Две публичные лекции П. Б. Струве — «Размышления о русской революции».
Начало «Воспоминаний кн. Евг. Н. Трубецкого» (70-е «гимназические» годы в Москве и в Калуге).
Вольные сонеты, подписанные: Вл. Н-ий…
К. Зайцев. «В сумерках культуры» (цитируются, между прочим, «Скифы»).
П. Савицкий. «Европа и Евразия» (по поводу брошюры кн. Н. С. Трубецкого «Европа и человечество»).
Начало дневника 3. П. Гиппиус. Это очень интересно, блестяще, большею частью, я думаю, правдиво, но — своекорыстно. Она (они) слишком утяжелена личным, тут нет широких, обобщающих точек зрения. Может быть, на обобщения такого размера, какие сейчас требуются, они и вовсе неспособны. Патриотизм и национализм всей «Русской мысли» — тоже не то, что требуется. Это — правда, но только часть. У Зинаиды Николаевны — много скверных анекдотов о Горьком, Гржебине и др.

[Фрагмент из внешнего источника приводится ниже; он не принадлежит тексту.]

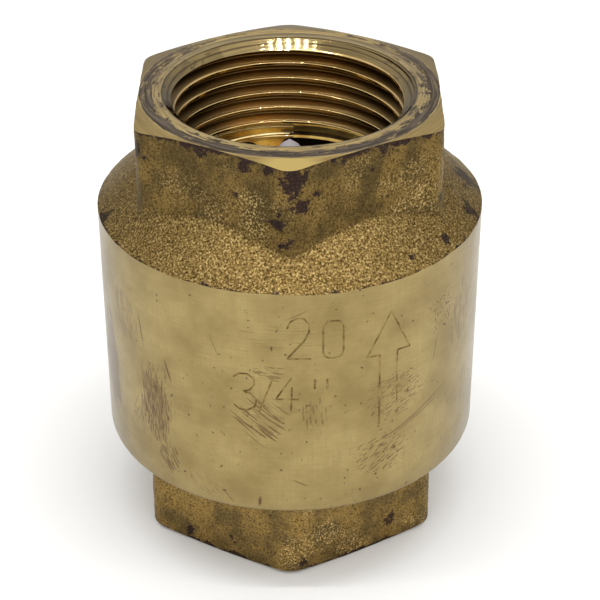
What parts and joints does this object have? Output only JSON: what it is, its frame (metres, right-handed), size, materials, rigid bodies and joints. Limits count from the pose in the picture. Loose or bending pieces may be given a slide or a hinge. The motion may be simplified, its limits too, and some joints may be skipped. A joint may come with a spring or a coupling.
{
  "type": "vertical check valve",
  "caption": "Spring-loaded brass check valve: hexagon ends with threaded sockets, a turned barrel, and a poppet on a spring under a ribbed guide.",
  "frame": {"origin": "centre of the inlet face, on which the valve stands", "axes": "+Z along the valve's axis in the direction of flow, from inlet to outlet; a hexagon corner points to -Y, the side seen in the picture"},
  "size_m": [0.0416, 0.0416, 0.051],
  "materials": {
    "body_brass": "forged grain on hexagon and shoulder, satin turned barrel with scratches, tarnish spots",
    "end_brass": "forged grain, dull, tarnished",
    "turned_brass": "turned, satin",
    "grey_acetal": "moulded, matte",
    "nitrile_rubber": "moulded, matte black",
    "stainless_steel": "drawn wire, satin"
  },
  "bodies": {
    "valve_body": {"body": "body_brass", "end_connection": "end_brass", "joint_o_ring": "nitrile_rubber", "spring": "stainless_steel"},
    "closing_piece": {"poppet": "grey_acetal", "seat_seal": "nitrile_rubber", "seal_plate": "turned_brass", "plate_screw": "stainless_steel"}
  },
  "joints": [
    {"name": "poppet_lift", "type": "slide", "parent": "valve_body", "child": "closing_piece", "axis": [0, 0, 1], "range_m": [0, 0.005], "stiffness_N_per_m": 290, "springref_m": -0.004, "deforming": ["spring"]}
  ]
}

Рассказ Бунина и пьеса Сургучева.
Статья «Идея родины в советской поэзии» Петроника. Разбираются издания «Скифов» в Берлине. Все эти стихи, начиная со «Скифов», «прожжены идеей Отечества», тогда как «советская власть самое слово „патриотизм“ сделала ругательным». О Белом, Клюеве и Есенине. «Историко-литературное наблюдение: обе поэмы А. Блока, возникшие как отражение революции, „Скифы“ и „Двенадцать“, являются в отношении к поэзии Блока, взятой как совокупность, некоторой кульминацией пушкинского начала в его творчестве, подлинным подобием „Клеветникам России“ и „Медному всаднику“ — несмотря на различия между обеими группами произведений, вытекшие из различия эпох… Поэтический же язык (в широком смысле этого слова), которым говорят коллеги А. Блока по „советской поэзии“,[97] не есть отличительно „пушкинский“, но некоторый иной — символический — язык».
У меня — «политические рассуждения в стихах».
«Перечтя эти и подобные им стихи, невольно приходишь к заключению, в котором, как кажется, мерцает сияние некой, еще не раскрывшейся, но уже близкой Исторической Истины: никогда, быть может, за все существование российской поэзии, от „Слова о полку Игореве“ и до наших дней, — идея Родины, идея России не вплеталась так тесно в кружево и узоры созвучий и образов религиозно-лирических и символических вдохновений, — как в этих стихах „советских поэтов“, стихах служителей того режима, который, казалось, отменил самое понятие Родины и воздвиг гонение на всех, кто в политической области исповедовал „любовь к Отечеству“ и „народную гордость“».